Tucked into an alley in Tokyo’s Minami-Aoyama district, Mærge is a modern French restaurant that has met the challenges of running a sustainable kitchen head-on. Opened in June 2025, the eatery (whose name combines the French word for “margin” and the English word “merge”) found near-instant fame when it snagged its first Michelin star that autumn – an unusually swift ascent to acclaim by Japanese standards. The main dining room, accessed via a corridor flush with plants, is flanked by concrete walls, but the space is still undeniably elegant and generously furnished with pieces by contemporary master craftsmen.

 

The sophisticated dishes appearing on various tables each night are just the final act of a much longer process rooted in relationships that extend far beyond the kitchen. “Supporting producers is essential to obtaining ingredients free from ‘deception’,” says Hideyuki Shibata, the chef-owner who harbours a proclivity for both unearthing obscure ingredients and forging deep relationships with the producers who supply them. Take, for instance, the free-range chickens bred by Gokigen Farm in Tsukuba City, in Ibaraki Prefecture. Their eggs have a clean, natural flavour devoid of unpleasant odours, making them easy to cook, delicious to eat, and near-indispensable for the exacting Shibata.

 

It is said that an egg’s flavour is determined by what the hen eats: you may be what you eat, but what you eat is also what your food eats. Gokigen Farm offers its chickens feed made from fermented vegetables grown on the farm’s own fields. This inevitably enhances the flavour of the eggs. But for Shibata, the story doesn’t begin – or end – with the egg. When he visited the farm in 2021, he learned that Gokigen was having trouble selling its older chickens. Their bodies languished in freezers, and they were destined for a costly disposal. So Shibata offered to buy them at ¥800 per bird. “To ensure a continued supply of delicious eggs,” he explains, “I wanted to help solve the problems faced by producers.” He named the old hens “Arama chickens” (after the farm’s manager) and began using them primarily for stock.

(Photo: Hiroyuki Ono)

 

When Arama suggested Mærge begin using their meat in its dishes, too, Shibata responded with a chicken effiloché made with the flavourful, yet tough, meat of the old hens.
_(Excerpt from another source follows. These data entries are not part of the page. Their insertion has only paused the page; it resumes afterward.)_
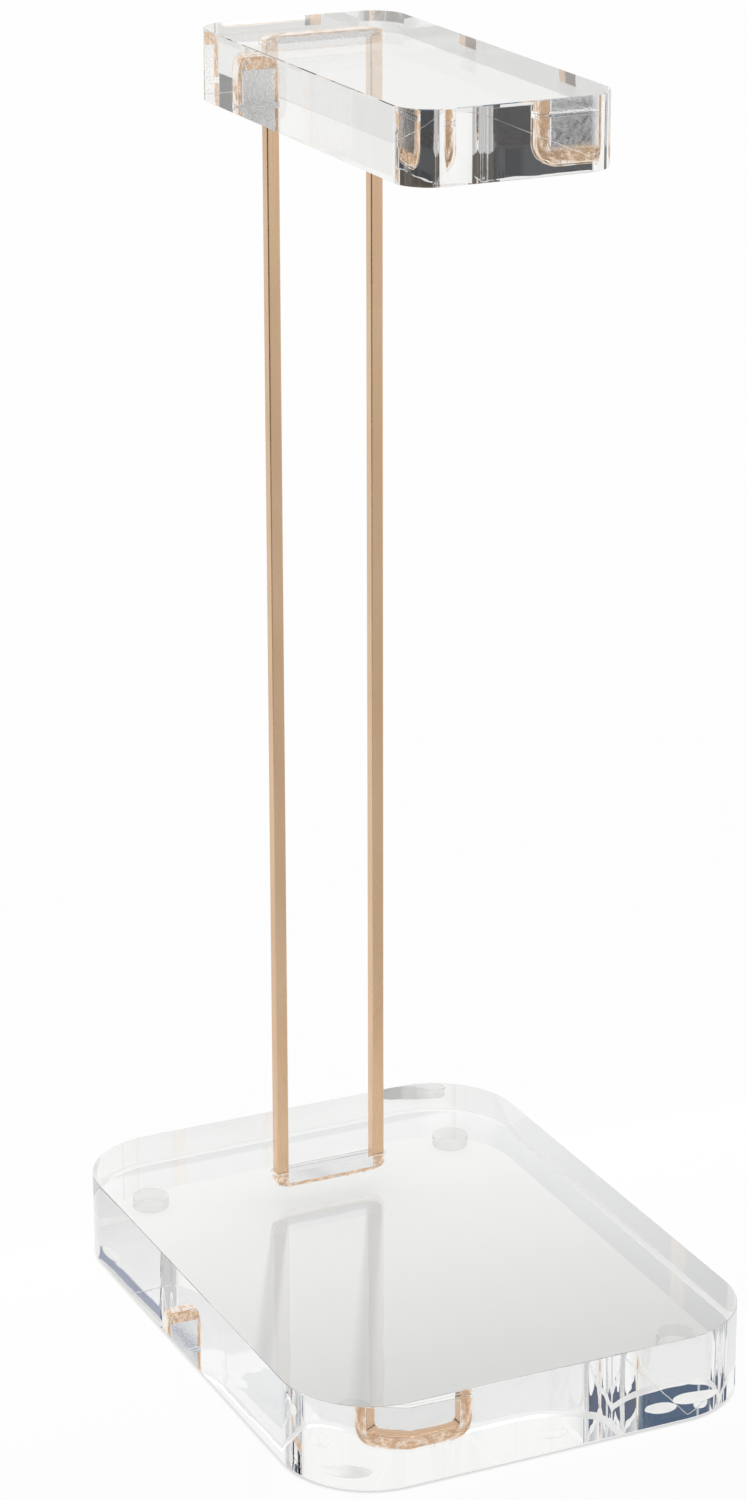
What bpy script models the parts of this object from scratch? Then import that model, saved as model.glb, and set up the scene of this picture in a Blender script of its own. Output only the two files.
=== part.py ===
"""Headphone stand: a clear base slab and a clear top block joined by one closed loop of square bar.

Units are metres and +Z is up. The origin is on the table, under the centre of the base slab.
The front of the stand faces -Y, and +X is the right-hand side seen from the front.
"""

import math

import bmesh
import bpy
from mathutils import Vector

# ---- base slab --------------------------------------------------------------
BASE_WIDTH = 0.105
BASE_DEPTH = 0.142
BASE_THICKNESS = 0.020
BASE_CORNER_RADIUS = 0.020
BASE_LOWER_CHAMFER = 0.0009          # the underside's edges are broken more than the upper ones
BASE_UPPER_CHAMFER = 0.0003

# ---- top block, which carries the headband ----------------------------------
TOP_WIDTH = 0.046
TOP_LENGTH = 0.106
TOP_THICKNESS = 0.015
TOP_CORNER_RADIUS = 0.0077
TOP_EDGE_CHAMFER = 0.0004
TOP_CENTRE_Y = 0.0029
STAND_HEIGHT = 0.2807                # underside of the slab to the upper face of the block

# ---- loop of square bar -----------------------------------------------------
BAR_SIZE = 0.0028
BAR_EDGE_CHAMFER = 0.0002
LOOP_WIDTH = 0.0268
LOOP_BEND_RADIUS = 0.0045            # outside radius of the four bends
LOOP_Y = 0.0403                      # middle of the bar, towards the back

# ---- blind slots that hold the two ends of the loop --------------------------
SLOT_LENGTH = 0.0282
SLOT_WIDTH = 0.0036
SLOT_CORNER_RADIUS = 0.0010
BASE_SLOT_DEPTH = 0.0116
TOP_SLOT_DEPTH = 0.0116
LOOP_DEPTH_IN_BASE = 0.0104
LOOP_DEPTH_IN_TOP = 0.0104

# ---- round feet -------------------------------------------------------------
FOOT_RADIUS = 0.0042
FOOT_TIP_RADIUS = 0.0037             # flat underside, inside its rounded rim
FOOT_RIM_RADIUS = 0.0005
FOOT_HEIGHT = 0.0025
FOOT_X = 0.0383
FOOT_Y = 0.0550

# ---- fits and roundness -------------------------------------------------------
BOND_GAP = 0.0003                    # clearance left between pieces that are bonded
CUTTER_EXCESS = 0.002                # how far a cutter stands out of the face that it cuts
CORNER_STEPS = 24
BEND_STEPS = 12
SLOT_CORNER_STEPS = 6
FOOT_RIM_STEPS = 4
FOOT_STEPS = 48

# ---- heights that follow from the sizes above --------------------------------
BASE_TOP_Z = FOOT_HEIGHT + BASE_THICKNESS
TOP_FACE_Z = FOOT_HEIGHT + STAND_HEIGHT
TOP_UNDERSIDE_Z = TOP_FACE_Z - TOP_THICKNESS
BASE_SLOT_FLOOR_Z = BASE_TOP_Z - BASE_SLOT_DEPTH
TOP_SLOT_FLOOR_Z = TOP_UNDERSIDE_Z + TOP_SLOT_DEPTH
LOOP_BOTTOM_Z = BASE_TOP_Z - LOOP_DEPTH_IN_BASE
LOOP_TOP_Z = TOP_UNDERSIDE_Z + LOOP_DEPTH_IN_TOP


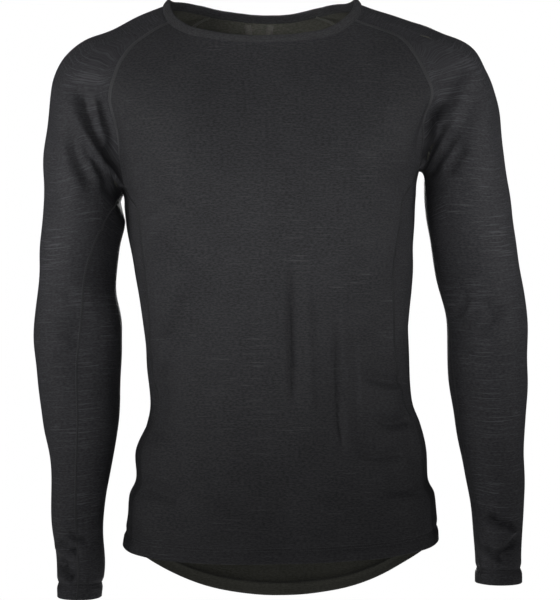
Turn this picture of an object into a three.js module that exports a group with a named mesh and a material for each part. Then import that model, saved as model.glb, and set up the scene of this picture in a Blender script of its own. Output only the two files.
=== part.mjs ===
// A long-sleeved raglan base layer top, filled out as when it is worn, with nobody inside.
// Millimetres. +X is to the right of somebody who looks at the front, -Y is the front, +Z is up.
// The origin is the middle of the neck opening, at the height of the neck points of the shoulders.
import * as THREE from "three";

// Driving sizes of the cloth
const WALL = 1.5; // thickness of a cloth wall
const SEAM_GAP = 0.3; // gap between two pieces along their seam
const HALF_GAP = SEAM_GAP / 2;
const UNDERARM_GAP = 0.7; // a side panel ends this far below the armhole
const ROUNDNESS = 2.3; // exponent of the rounded sections of the body: 2 is an ellipse
const BAND_WIDTH = 11.5; // neck binding, from its seam to its top edge
const BAND_LEAN = 38; // degrees that the binding leans in over the neck
const BAND_WALL = 2.3; // the binding is cloth folded over the raw edge
const BAND_PROUD = 0.4; // it stands this far outside the panels
const NECK_MIDDLE_Y = -6; // the point that the binding leans in to

// Hanging loop of narrow tape inside the back neck
const TAPE_WIDTH = 8.6;
const TAPE_WALL = 1.2;
const TAPE_CLEARANCE = 0.9; // between the tape and the inside of the back
const TAPE_SLOPE = 0.12; // the tape hangs nearly straight down, while the back slopes away behind it
const LOOP_CENTRE_X = -4;
const LOOP_TOP_Z = -7;
const LOOP_LEG_LENGTH = 44;
const LOOP_TOP_HALF = 14.7; // half the distance between the two sewn ends
const LOOP_BEND_RADIUS = 8;
const LOOP_LEG_STEPS = 6;
const LOOP_BEND_STEPS = 8;

// Columns of each piece
const PANEL_COLUMNS = 16; // across the front and the back
const SIDE_COLUMNS = 6; // across a side panel, and along the underarm of a sleeve
const NECK_COLUMNS = 4; // along the neck edge of a sleeve
const BAND_ROWS = 2;

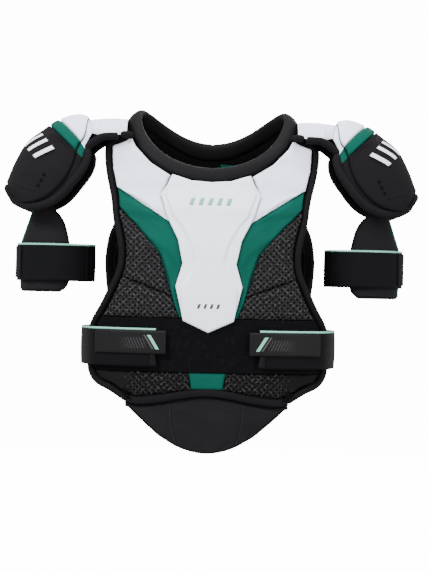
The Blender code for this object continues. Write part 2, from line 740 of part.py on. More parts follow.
def add_waist_strap():
    """The strap's free front run on its hinge at the side, and its sewn rear run."""
    line = strap_line()
    low, high = WAIST_Z - STRAP_WIDTH / 2, WAIST_Z + STRAP_WIDTH / 2
    run = strap_surface(line, 0, HINGE_SHARE - HINGE_SPLIT, low, high)
    rear = strap_surface(line, HINGE_SHARE + HINGE_SPLIT, 1, low, high)
    free = add_sheet("waist_strap_right", run, 1, 16, STRAP_THICKNESS, "elastic_black")
    sewn = add_sheet("waist_anchor_right", rear, 1, 10, STRAP_THICKNESS, "elastic_black")
    tab_base = STRAP_THICKNESS + LAYER_GAP
    tab_high = high - TAB_DOWN
    tab_surface = strap_surface(tab_line(), 0, TAB_LENGTH / PATTERN_TAB, tab_high - TAB_HEIGHT, tab_high)
    tab = add_sheet("waist_tab_right", tab_surface, 1, 6, TAB_THICKNESS, "tab_rubber", tab_base)
    spot = line(HINGE_SHARE)
    outward = spot.normalized() * (STRAP_THICKNESS + HINGE_OUT)
    hinge = Vector((spot.x + outward.x, spot.y + outward.y, WAIST_Z))
    return free, sewn, tab, hinge


# ---------------------------------------------------------------- shoulder caps

# The cap's crest seen from the front, from the arch outward and down, measured from its pivot
CREST = [(-8, -2), (-30, 3), (-58, -6), (-72, -17), (-96, -36), (-111, -62), (-120, -84), (-126, -97)]
# The cap's front rim, beside it: across, forward and up
RIM = [
    (-4, 42, -20), (-13, 53, -38), (-18, 59, -56), (-23, 62, -74),
    (-36, 63, -98), (-59, 61, -118), (-90, 50, -125), (-116, 24, -115),
]
CAP_MIDDLE = Vector((-0.060, 0, -0.085))  # a point well inside the cap's hollow


def cap_pivot():
    return Vector((-CAP_PIVOT_X, SHOULDER_LINE_Y, CAP_PIVOT_Z))


def cap_skin(s, t):
    """A point of the cap's outside: s runs from the arch to the outer rim, t from the front rim to the rear."""
    crest = edge([Vector(p) * MM for p in CREST], True)(s)
    rim = edge([Vector(p) * MM for p in RIM], True)(s)
    angle = (2 * t - 1) * math.pi / 2
    share = math.cos(angle)
    across = rim.x + (crest.x - rim.x) * share
    rise = rim.z + (crest.y - rim.z) * share
    return Vector((across, rim.y * math.sin(angle), rise)) * CAP_SIZE


def cap_surface(s0, s1, t0, t1):
    def at(u, v, height):
        s, t = s0 + (s1 - s0) * u, t0 + (t1 - t0) * v
        step = 0.01
        s_low, s_high = max(s - step, 0), min(s + step, 1)
        t_low, t_high = max(t - step, 0), min(t + step, 1)
        along = cap_skin(s_high, t) - cap_skin(s_low, t)
        out = along.cross(cap_skin(s, t_high) - cap_skin(s, t_low)).normalized()
        point = cap_skin(s, t)
        if out.dot(point - CAP_MIDDLE * CAP_SIZE) < 0:
            out = -out
        return cap_pivot() + point + height * out

    return at


def add_cap():
    cover = -CAP_COVER
    shell = cover - CAP_GAP - CAP_SHELL
    liner = shell - CAP_GAP - CAP_LINER
    stripe_start, stripe_end = 0.25, 0.36  # shares of the way down the crest
    edge_t = 0.065  # how much of the rim the covers leave bare
    seam = SEAM / 2 / PATTERN_CREST
    crown = cap_surface(0.01, stripe_start - seam, edge_t, 1 - edge_t)
    stripe = cap_surface(stripe_start + seam, stripe_end - seam, edge_t, 1 - edge_t)
    main = cap_surface(stripe_end + seam, 0.965, edge_t, 1 - edge_t)
    hard = cap_surface(0.03, 0.95, edge_t + 0.01, 0.99 - edge_t)
    foam = cap_surface(0, 1, 0, 1)
    return [
        add_sheet("cap_crown_right", crown, 12, 4, CAP_COVER, "fabric_white", cover),
        add_sheet("cap_stripe_right", stripe, 12, 2, CAP_COVER, "fabric_green", cover),
        add_sheet("cap_cover_right", main, 12, 6, CAP_COVER, "fabric_black", cover),
        add_sheet("cap_shell_right", hard, 12, 12, CAP_SHELL, "plastic_black", shell),
        add_sheet("cap_liner_right", foam, 14, 14, CAP_LINER, "foam_black", liner),
    ]


# ---------------------------------------------------------------- arm guards and their straps

def arm_middle():
    return Vector((-CAP_PIVOT_X - ARM_OUT, 0, 0))


def round_arm(degrees, inward, z):
    """A point round the arm: 0 is the outer side, -90 the front and 90 the rear."""
    angle = math.radians(degrees)
    middle = arm_middle()
    wide, deep = ARM_HALF_WIDTH - inward, ARM_HALF_DEPTH - inward
    return Vector((middle.x - wide * math.cos(angle), middle.y + deep * math.sin(angle), z))


def guard_lean(z):
    """How far the guard's neck leans in from the strap's loop at a height."""
    return GUARD_SKIN + max(z - NECK_START, 0) * NECK_LEAN


def guard_pivot():
    return round_arm(0, guard_lean(NECK_TOP) + GUARD_THICKNESS / 2, NECK_TOP - 0.006)


def add_guard():
    """The padded guard: it hangs inside the cap by its neck, and wraps the arm's outer side."""
    low, high = -GUARD_DROP, NECK_TOP
    sides = []
    for turns in ((-104, -117, -117, -103, -46, -24), (84, 95, 95, 78, 44, 24)):
        heights = (low, low + 0.014, low + 0.062, high - 0.035, high - 0.014, high)
        sides.append(edge(list(zip(turns, heights)), True))
    front, rear = sides
    outline = patch(edge([front(0), rear(0)]), edge([front(1), rear(1)]), front, rear)

    def at(u, v, height):
        p = outline(u, v)
        return round_arm(p.x, guard_lean(p.y) - height, p.y)

    return add_sheet("guard_pad_right", at, 10, 10, GUARD_THICKNESS, "fabric_black", -GUARD_THICKNESS)


def add_arm_strap():
    """The strap's loop, sewn to the guard's rear, and its free front run on its hinge."""
    low = -GUARD_DROP + ARM_STRAP_RISE
    high = low + ARM_STRAP_WIDTH
    hinge_at = -146  # in degrees round the arm, as is the gap
    gap = 1.5

    def run(start, end):
        def at(u, v, height):
            return round_arm(start + (end - start) * u, -height, low + (high - low) * v)

        return at

    loop = add_sheet("arm_loop_right", run(40, 360 + hinge_at - gap), 1, 14, STRAP_THICKNESS, "elastic_black")
    free = add_sheet("arm_strap_right", run(hinge_at + gap, -4), 1, 12, STRAP_THICKNESS, "elastic_black")
    hinge = round_arm(hinge_at, -STRAP_THICKNESS - HINGE_OUT, (low + high) / 2)
    return loop, free, hinge


# ---------------------------------------------------------------- the whole

def main():
    for old in list(bpy.data.objects):
        bpy.data.objects.remove(old)
    new_collection("hockey_shoulder_pads")
    for name in FINISHES:
        make_finish(name)
    joints = {}
    add_chest()
    add_chest_panels()
    add_sternum()
    joints["belly_fold"] = add_belly()
    _, collar_rear = add_collar()
    back = add_back() + add_arches() + [collar_rear]
    free, sewn, tab, strap_hinge = add_waist_strap()
    back += [sewn, mirror_to_left(sewn)]
    back_pivot = Vector((0, SHOULDER_LINE_Y, BACK_PIVOT_Z))
    hang(back, "back_hinge", back_pivot)
    cap = add_cap()
    guard = add_guard()
    loop, arm_free, arm_hinge = add_arm_strap()
    sets = {
        "waist_strap": ([free, tab], strap_hinge),
        "cap": (cap, cap_pivot()),
        "guard": ([guard, loop], guard_pivot()),
        "arm_strap": ([arm_free], arm_hinge),
    }
    for name, (pieces, place) in sets.items():
        joints[name] = place
        left = [mirror_to_left(piece) for piece in pieces]
        hang(pieces, name + "_hinge_right", place)
        hang(left, name + "_hinge_left", Vector((-place.x, place.y, place.z)))
    joints["back_swing"] = back_pivot
    for name, place in joints.items():
        print("joint", name, [round(c, 5) for c in place])


main()
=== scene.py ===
"""The looks of the hockey shoulder pads: sewn and padded panels, straps and moulded plates.

The wearer faces -Y and the wearer's right side is at -X. Lengths are in metres. The panels' pattern is
drawn flat, as (x, z) seen from the front, and is laid on the torso's form at a height above it.
"""

import json
import math

import bmesh
import bpy
from mathutils import Euler, Matrix, Vector, noise


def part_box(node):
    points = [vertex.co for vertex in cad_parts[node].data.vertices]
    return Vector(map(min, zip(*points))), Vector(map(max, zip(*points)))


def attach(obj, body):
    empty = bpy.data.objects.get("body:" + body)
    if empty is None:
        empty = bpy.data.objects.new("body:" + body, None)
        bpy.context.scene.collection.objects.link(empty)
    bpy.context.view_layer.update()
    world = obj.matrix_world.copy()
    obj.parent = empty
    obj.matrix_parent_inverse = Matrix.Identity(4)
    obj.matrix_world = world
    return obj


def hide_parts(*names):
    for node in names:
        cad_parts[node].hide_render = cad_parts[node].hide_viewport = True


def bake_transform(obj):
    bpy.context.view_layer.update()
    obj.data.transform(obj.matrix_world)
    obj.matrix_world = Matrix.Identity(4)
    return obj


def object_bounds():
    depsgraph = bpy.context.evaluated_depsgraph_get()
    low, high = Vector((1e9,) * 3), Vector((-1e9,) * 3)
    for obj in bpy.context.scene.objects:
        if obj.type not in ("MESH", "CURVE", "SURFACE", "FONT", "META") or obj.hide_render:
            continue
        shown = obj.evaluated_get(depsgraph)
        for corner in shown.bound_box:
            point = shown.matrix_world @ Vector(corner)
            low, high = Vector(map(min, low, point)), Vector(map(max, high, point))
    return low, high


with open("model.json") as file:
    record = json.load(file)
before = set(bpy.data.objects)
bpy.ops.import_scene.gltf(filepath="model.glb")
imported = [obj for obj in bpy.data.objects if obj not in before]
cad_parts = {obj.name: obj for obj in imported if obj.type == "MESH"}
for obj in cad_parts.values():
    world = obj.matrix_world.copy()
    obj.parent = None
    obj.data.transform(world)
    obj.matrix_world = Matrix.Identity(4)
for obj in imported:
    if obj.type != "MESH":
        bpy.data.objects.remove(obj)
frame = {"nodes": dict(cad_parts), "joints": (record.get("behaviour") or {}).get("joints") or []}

CAD_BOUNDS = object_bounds()
JOINTS = {joint["name"]: Vector(joint["pos_m"]) for joint in frame["joints"]}

MM = 0.001

# Torso, overall
CHEST_WIDTH = 0.316  # across the chest panel at the waist straps
CHEST_DROP = 0.3385  # from the shoulder rest down to the middle of the hem
CHEST_DEPTH = 0.107  # from the wearer's middle plane forward to the chest panel
BACK_DEPTH = 0.092  # from the wearer's middle plane back to the back panel
BACK_SHORT = 0.0125  # the back panel ends this far above the middle of the hem
BACK_DROP = CHEST_DROP - BACK_SHORT
BELLY_DROP = 0.074  # the belly pad's length below the hem

# Torso, layers outward from the liner's outer face
LINER = 0.009  # foam liner of the chest and back
LAYER_GAP = 0.0018  # stitched layers are drawn this far apart
SKIN = 0.003  # quilted panels
BINDING_RADIUS = 0.0045  # rolled edge binding
LOOP_BAND = 0.070  # height of the loop band on the chest
LOOP_BAND_RISE = 0.0035  # its middle lies this far above the straps' middle

# Size of the pattern that the outlines below are drawn in, before it is graded
PATTERN_WIDTH = 0.316
PATTERN_DROP = 0.3385
PATTERN_BACK_DROP = 0.326
PATTERN_SHOULDER = 0.1505

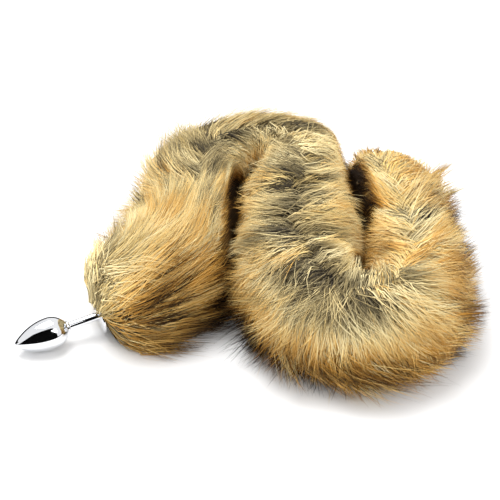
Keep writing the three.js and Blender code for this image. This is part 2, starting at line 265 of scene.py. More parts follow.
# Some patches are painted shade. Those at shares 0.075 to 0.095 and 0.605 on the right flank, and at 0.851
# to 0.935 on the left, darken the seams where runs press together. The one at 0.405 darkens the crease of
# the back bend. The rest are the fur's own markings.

The dish was based on a hunch. “Could the rich umami flavour of Arama chickens, raised on nutrient-rich feed, be comparable to that of Bresse chickens?” wondered Shibata. Inspired by a dish he encountered during his training in France, he got to work. Unlike many other chickens, Arama chicken is first tenderised through low-temperature cooking before being shredded into effiloché, retaining its “springiness” in every single fibre. Soon, the effiloché – served atop croustillant (thinly sliced potatoes baked, cut into shapes and fried) – became a signature dish at Tokyo’s La Clairière during the chef’s tenure there.

 

The success of the dish, now proof of concept, spurred its evolution: Shibata’s timbale de poulet d’Arama pinchos are now the opening act in Mærge’s 12-ish course menu. They are both firmly in line with the chef’s producer-friendly approach and deliciously imbued with the distinctive umami flavour of Arama chicken. It’s a fitting prologue to a well-considered dining experience with more than just food at its heart.

 

By 2024, Shibata had begun working with a food-production facility to make Arama chicken bouillon and fond de veau. Utilising some 600 birds each month, his approach had come full circle: he had converted the cost of disposal into profit. But he didn’t stop there. He soon discovered more ways of supporting producers, including the purchase of individual fruit trees, offering upfront management fees, and paying the equivalent of 300 kilograms of rice in advance.